Os Dias Eram Assim (English title: Dark Days) is a Brazilian telenovela produced and broadcast by TV Globo. It premiered on 17 April 2017.

Plot 

The story begins on 21 June 1970, date of the end of the World Cup, which Brazil wins. Amid the celebrations there's a political and social contrast, promoted by the military dictatorship, where Alice (Sophie Charlotte) and Renato (Renato Góes) meet and start a love story that lasts for nearly 20 years, going through several historic events until the Diretas Já.

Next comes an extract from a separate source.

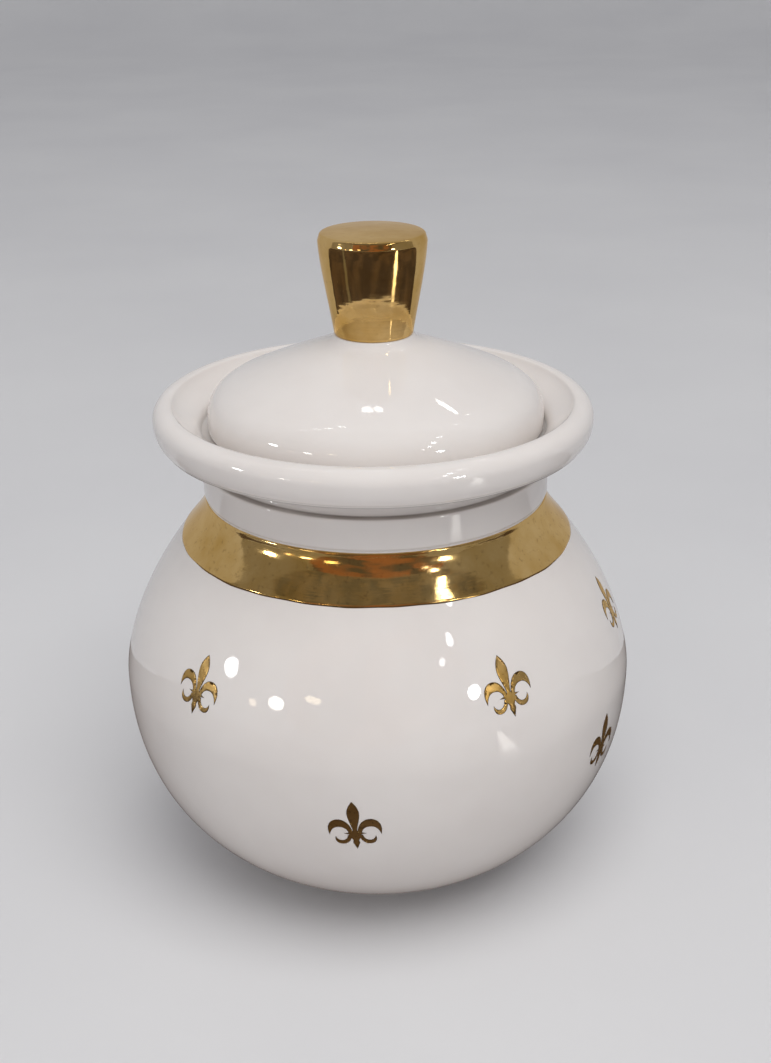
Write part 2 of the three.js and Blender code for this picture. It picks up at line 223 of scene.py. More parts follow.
def super_arc(radius, extent, power, start, end, steps):
    low = math.asin(max(-1, min(1, start / extent)))
    high = math.asin(max(-1, min(1, end / extent)))
    points = []
    for i in range(steps + 1):
        rise = extent * math.sin(low + (high - low) * i / steps)
        points.append((super_radius(radius, extent, power, rise), BELLY_HEIGHT + rise))
    return points


def joined(*runs):
    points = []
    for run in runs:
        for p in run:
            if not points or math.dist(p, points[-1]) > REPEAT_DISTANCE:
                points.append(p)
    return points


def mix(a, b, t):
    return (a[0] + (b[0] - a[0]) * t, a[1] + (b[1] - a[1]) * t)


def raised(point, rise):
    return (point[0], point[1] + rise)


shoulder_rise = super_rise(BELLY_RADIUS, UPPER_RISE, UPPER_POWER, NECK_RADIUS)
neck_foot = BELLY_HEIGHT + shoulder_rise + NECK_STAND
collar_top = neck_foot + COLLAR_HEIGHT
waist_top = collar_top + WAIST_HEIGHT
lip_top = body_high.z
rim_under = lip_top - LIP_HEIGHT
rim_radius = NECK_RADIUS + RIM_OVERHANG
mouth_radius = NECK_RADIUS - NECK_WALL
ledge_radius = mouth_radius + LEDGE_WIDTH
seat_height = rim_under + LEDGE_HEIGHT
foot_top_radius = FOOT_RADIUS + FOOT_FLARE
band_foot = neck_foot - BAND_RISE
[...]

The doctor Renato is the eldest son of Vera (Cássia Kis), owner of a bookstore in Copacabana, and has two siblings: Gustavo (Gabriel Leone), who goes out in the streets seeking freedom, and Maria (Carla Salle), who uses art as a way of expression and manifestation.

Raised into a conservative family, Alice, a Languages student, is the daughter of Arnaldo (Antonio Calloni), a contractor and supporter of the dictatorship who works for the government, and Kiki (Natália do Vale), who are always in conflict: Arnaldo constantly blames Kiki for their daughter's rebellious nature. Alice goes against her parents' wishes and leaves her longtime boyfriend Vitor (Daniel de Oliveira), her father's right-hand man.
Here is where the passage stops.